begin

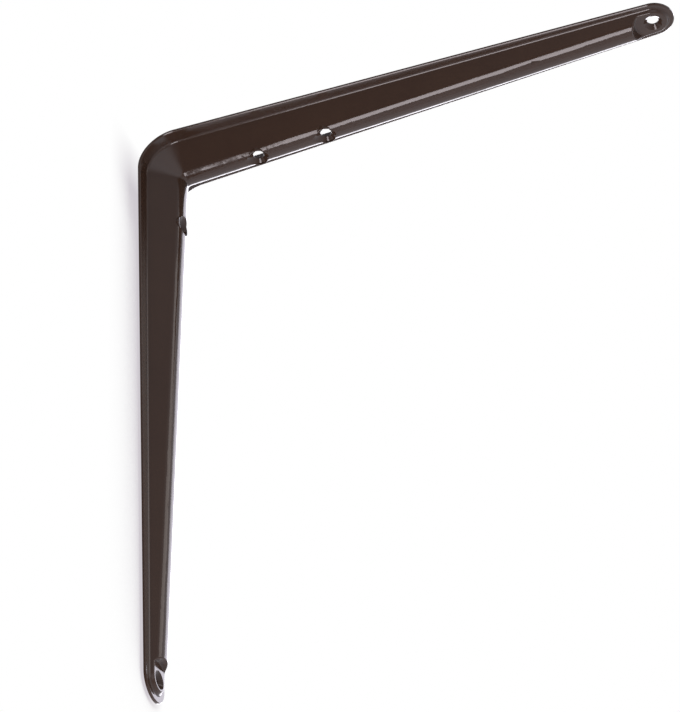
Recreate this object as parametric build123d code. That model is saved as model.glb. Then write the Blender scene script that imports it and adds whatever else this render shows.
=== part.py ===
from build123d import *
import math
import os

os.makedirs("parts", exist_ok=True)

# A shelf bracket pressed from one piece of sheet steel, in millimetres.
# X runs out from the wall along the shelf, Z is up, and Y = 0 is the plane of symmetry.
# The origin is the corner where the wall plane (X = 0) meets the underside of the shelf (Z = 0).
# Depth is the distance from the wall or shelf plane towards the side that shows.
# Each arm is drawn as a shelf arm, and the wall arm is then mirrored into its place.

# Overall size and sheet
SHELF_REACH = 250.0
WALL_DROP = 300.0
SHEET = 1.2

# The punched outline: its edge is broken on the side that shows and square against the wall
EDGE_BREAK = 0.35

# Both arms leave the bend with the same section and narrow towards their ends
BEND_RADIUS = 17.0
HALF_WIDTH_AT_BEND = 18.9
END_RADIUS = 9.5

# The rib: flared walls and a round crest, shallower towards the ends
RIB_DEPTH_AT_BEND = 16.0
RIB_FALL_PER_MM = 0.038
CREST_FLAT = 1.2
CREST_RADIUS = 5.2
WALL_FLARE = 0.6
CREASE_RADIUS = 1.3

# Screw holes, by their distance along each arm from the corner
HOLE_RADIUS = 2.5
HOLE_LAND = 0.6
SHELF_DIMPLES = (51.5, 84.5)
WALL_DIMPLES = (43.0,)

# The countersunk dimples in the crest: a cone of 90 degrees inside a raised lip
DIMPLE_RADIUS = 5.1
MOUTH_ROUND = 1.5
MOUTH_SLOPE = 0.18

# The lip, by its radii and by its depths under the top of the crest
LIP_RADIUS = 5.0
LIP_TOP_RADIUS = 4.65
LIP_INNER_RADIUS = 4.4
LIP_TOP = 0.8
LIP_SHOULDER = 1.3
LIP_FOOT = 2.6

# The low round seat pressed into the rib at each end, with a countersunk hole of its own
SEAT_RADIUS = 8.3
SEAT_DEPTH = 3.0
SEAT_WALL_LEAN = 0.25
SEAT_FLOOR_ROUND = 0.8
END_DISH_RADIUS = 4.2
SEAT_RIM_ROUND = 0.6

# Worked out from the sizes above
SHOULDER_ANGLE = math.pi / 2 - math.atan(WALL_FLARE)
CONE_BACK = SHEET * math.sqrt(2)
FAR = 40.0
TOUCH = 0.01


def depth_at(station):
    """Depth of the rib at a distance along an arm from the corner."""
    return RIB_DEPTH_AT_BEND - RIB_FALL_PER_MM * (station - BEND_RADIUS)


def across(station):
    """The plane across an arm: its x runs along Y and its y along Z."""
    return Plane(origin=(station, 0, 0), x_dir=(0, 1, 0), z_dir=(1, 0, 0))


def hat_points(depth, inset):
    """Half of the rib's line in section, as (y, depth), from the crease at the flange to the crest.

    An inset of 0 is the face that shows, and of the sheet's thickness the back of the same sheet.
    The six points are the start, middle and end of the crease arc, then of the crest arc.
    """
    crest_radius = CREST_RADIUS - inset
    crease_radius = CREASE_RADIUS + inset
    half_flat = CREST_FLAT / 2
    crest_centre = depth - CREST_RADIUS
    crease_centre = SHEET + CREASE_RADIUS

    def on_crest(angle):
        return half_flat + crest_radius * math.sin(angle), crest_centre + crest_radius * math.cos(angle)

    shoulder_y, shoulder_depth = on_crest(SHOULDER_ANGLE)
    foot_depth = crease_centre - crease_radius * math.cos(SHOULDER_ANGLE)
    foot_y = shoulder_y + WALL_FLARE * (shoulder_depth - foot_depth)
    centre_y = foot_y + crease_radius * math.sin(SHOULDER_ANGLE)

    def on_crease(angle):
        return centre_y - crease_radius * math.sin(angle), crease_centre - crease_radius * math.cos(angle)

    return [
        on_crease(0),
        on_crease(SHOULDER_ANGLE / 2),
        on_crease(SHOULDER_ANGLE),
        on_crest(SHOULDER_ANGLE),
        on_crest(SHOULDER_ANGLE / 2),
        on_crest(0),
    ]


def hat_line(depth, inset):
    """The rib's whole line in section, from one flange to the other."""
    left = [(-y, -d) for y, d in hat_points(depth, inset)]
    right = [(y, -d) for y, d in hat_points(depth, inset)]
    return [
        ThreePointArc(left[0], left[1], left[2]),
        Line(left[2], left[3]),
        ThreePointArc(left[3], left[4], left[5]),
        Line(left[5], right[5]),
        ThreePointArc(right[5], right[4], right[3]),
        Line(right[3], right[2]),
        ThreePointArc(right[2], right[1], right[0]),
    ]


def sheet_section(station, half_width):
    """The pressed sheet in section: two flanges and the rib between them, one thickness throughout."""
    depth = depth_at(station)
    crease_y = hat_points(depth, 0.0)[0][0]
    flat = half_width - EDGE_BREAK
    outline = hat_line(depth, 0.0) + hat_line(depth, SHEET)
    for side in (-1, 1):
        outline += [
            Line((side * crease_y, -SHEET), (side * flat, -SHEET)),
            Line((side * flat, -SHEET), (side * half_width, EDGE_BREAK - SHEET)),
            Line((side * half_width, EDGE_BREAK - SHEET), (side * half_width, 0)),
            Line((side * half_width, 0), (side * crease_y, 0)),
        ]
    return across(station) * make_face(outline)


def filled_section(station):
    """The rib in section without its hollow, down to the plane behind the sheet."""
    depth = depth_at(station)
    crease_y = hat_points(depth, 0.0)[0][0]
    corners = [(-crease_y, -SHEET), (-crease_y, 0), (crease_y, 0), (crease_y, -SHEET)]
    return across(station) * make_face(hat_line(depth, 0.0) + [Polyline(*corners)])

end

> [PROBLEM DESCRIPTION]:
Each line of the material should be duplicated exactly, please.

> [SOLUTION FOR THIS PROBLEM]:
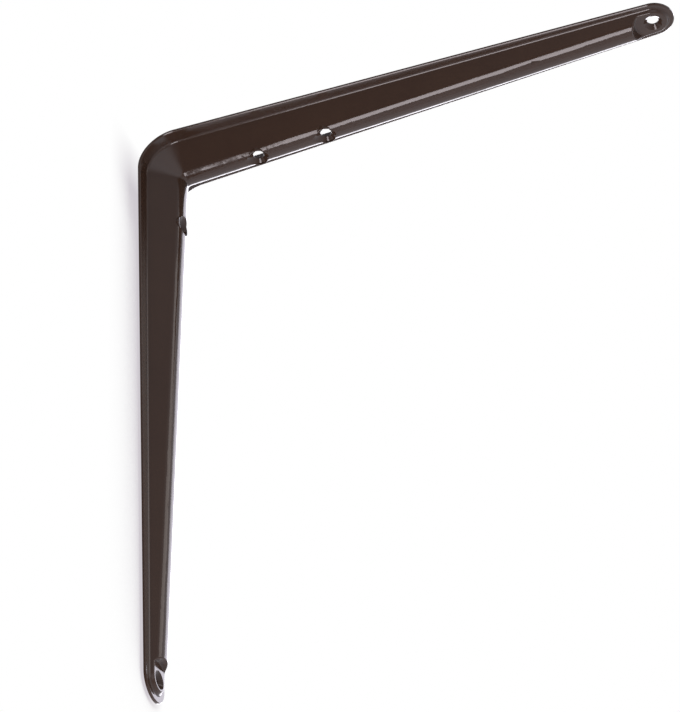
Recreate this object as parametric build123d code. That model is saved as model.glb. Then write the Blender scene script that imports it and adds whatever else this render shows.
=== part.py ===
from build123d import *
import math
import os

os.makedirs("parts", exist_ok=True)

# A shelf bracket pressed from one piece of sheet steel, in millimetres.
# X runs out from the wall along the shelf, Z is up, and Y = 0 is the plane of symmetry.
# The origin is the corner where the wall plane (X = 0) meets the underside of the shelf (Z = 0).
# Depth is the distance from the wall or shelf plane towards the side that shows.
# Each arm is drawn as a shelf arm, and the wall arm is then mirrored into its place.

# Overall size and sheet
SHELF_REACH = 250.0
WALL_DROP = 300.0
SHEET = 1.2

# The punched outline: its edge is broken on the side that shows and square against the wall
EDGE_BREAK = 0.35

# Both arms leave the bend with the same section and narrow towards their ends
BEND_RADIUS = 17.0
HALF_WIDTH_AT_BEND = 18.9
END_RADIUS = 9.5

# The rib: flared walls and a round crest, shallower towards the ends
RIB_DEPTH_AT_BEND = 16.0
RIB_FALL_PER_MM = 0.038
CREST_FLAT = 1.2
CREST_RADIUS = 5.2
WALL_FLARE = 0.6
CREASE_RADIUS = 1.3

# Screw holes, by their distance along each arm from the corner
HOLE_RADIUS = 2.5
HOLE_LAND = 0.6
SHELF_DIMPLES = (51.5, 84.5)
WALL_DIMPLES = (43.0,)

# The countersunk dimples in the crest: a cone of 90 degrees inside a raised lip
DIMPLE_RADIUS = 5.1
MOUTH_ROUND = 1.5
MOUTH_SLOPE = 0.18

# The lip, by its radii and by its depths under the top of the crest
LIP_RADIUS = 5.0
LIP_TOP_RADIUS = 4.65
LIP_INNER_RADIUS = 4.4
LIP_TOP = 0.8
LIP_SHOULDER = 1.3
LIP_FOOT = 2.6

# The low round seat pressed into the rib at each end, with a countersunk hole of its own
SEAT_RADIUS = 8.3
SEAT_DEPTH = 3.0
SEAT_WALL_LEAN = 0.25
SEAT_FLOOR_ROUND = 0.8
END_DISH_RADIUS = 4.2
SEAT_RIM_ROUND = 0.6

# Worked out from the sizes above
SHOULDER_ANGLE = math.pi / 2 - math.atan(WALL_FLARE)
CONE_BACK = SHEET * math.sqrt(2)
FAR = 40.0
TOUCH = 0.01


def depth_at(station):
    """Depth of the rib at a distance along an arm from the corner."""
    return RIB_DEPTH_AT_BEND - RIB_FALL_PER_MM * (station - BEND_RADIUS)


def across(station):
    """The plane across an arm: its x runs along Y and its y along Z."""
    return Plane(origin=(station, 0, 0), x_dir=(0, 1, 0), z_dir=(1, 0, 0))


def hat_points(depth, inset):
    """Half of the rib's line in section, as (y, depth), from the crease at the flange to the crest.

    An inset of 0 is the face that shows, and of the sheet's thickness the back of the same sheet.
    The six points are the start, middle and end of the crease arc, then of the crest arc.
    """
    crest_radius = CREST_RADIUS - inset
    crease_radius = CREASE_RADIUS + inset
    half_flat = CREST_FLAT / 2
    crest_centre = depth - CREST_RADIUS
    crease_centre = SHEET + CREASE_RADIUS

    def on_crest(angle):
        return half_flat + crest_radius * math.sin(angle), crest_centre + crest_radius * math.cos(angle)

    shoulder_y, shoulder_depth = on_crest(SHOULDER_ANGLE)
    foot_depth = crease_centre - crease_radius * math.cos(SHOULDER_ANGLE)
    foot_y = shoulder_y + WALL_FLARE * (shoulder_depth - foot_depth)
    centre_y = foot_y + crease_radius * math.sin(SHOULDER_ANGLE)

    def on_crease(angle):
        return centre_y - crease_radius * math.sin(angle), crease_centre - crease_radius * math.cos(angle)

    return [
        on_crease(0),
        on_crease(SHOULDER_ANGLE / 2),
        on_crease(SHOULDER_ANGLE),
        on_crest(SHOULDER_ANGLE),
        on_crest(SHOULDER_ANGLE / 2),
        on_crest(0),
    ]


def hat_line(depth, inset):
    """The rib's whole line in section, from one flange to the other."""
    left = [(-y, -d) for y, d in hat_points(depth, inset)]
    right = [(y, -d) for y, d in hat_points(depth, inset)]
    return [
        ThreePointArc(left[0], left[1], left[2]),
        Line(left[2], left[3]),
        ThreePointArc(left[3], left[4], left[5]),
        Line(left[5], right[5]),
        ThreePointArc(right[5], right[4], right[3]),
        Line(right[3], right[2]),
        ThreePointArc(right[2], right[1], right[0]),
    ]


def sheet_section(station, half_width):
    """The pressed sheet in section: two flanges and the rib between them, one thickness throughout."""
    depth = depth_at(station)
    crease_y = hat_points(depth, 0.0)[0][0]
    flat = half_width - EDGE_BREAK
    outline = hat_line(depth, 0.0) + hat_line(depth, SHEET)
    for side in (-1, 1):
        outline += [
            Line((side * crease_y, -SHEET), (side * flat, -SHEET)),
            Line((side * flat, -SHEET), (side * half_width, EDGE_BREAK - SHEET)),
            Line((side * half_width, EDGE_BREAK - SHEET), (side * half_width, 0)),
            Line((side * half_width, 0), (side * crease_y, 0)),
        ]
    return across(station) * make_face(outline)


def filled_section(station):
    """The rib in section without its hollow, down to the plane behind the sheet."""
    depth = depth_at(station)
    crease_y = hat_points(depth, 0.0)[0][0]
    corners = [(-crease_y, -SHEET), (-crease_y, 0), (crease_y, 0), (crease_y, -SHEET)]
    return across(station) * make_face(hat_line(depth, 0.0) + [Polyline(*corners)])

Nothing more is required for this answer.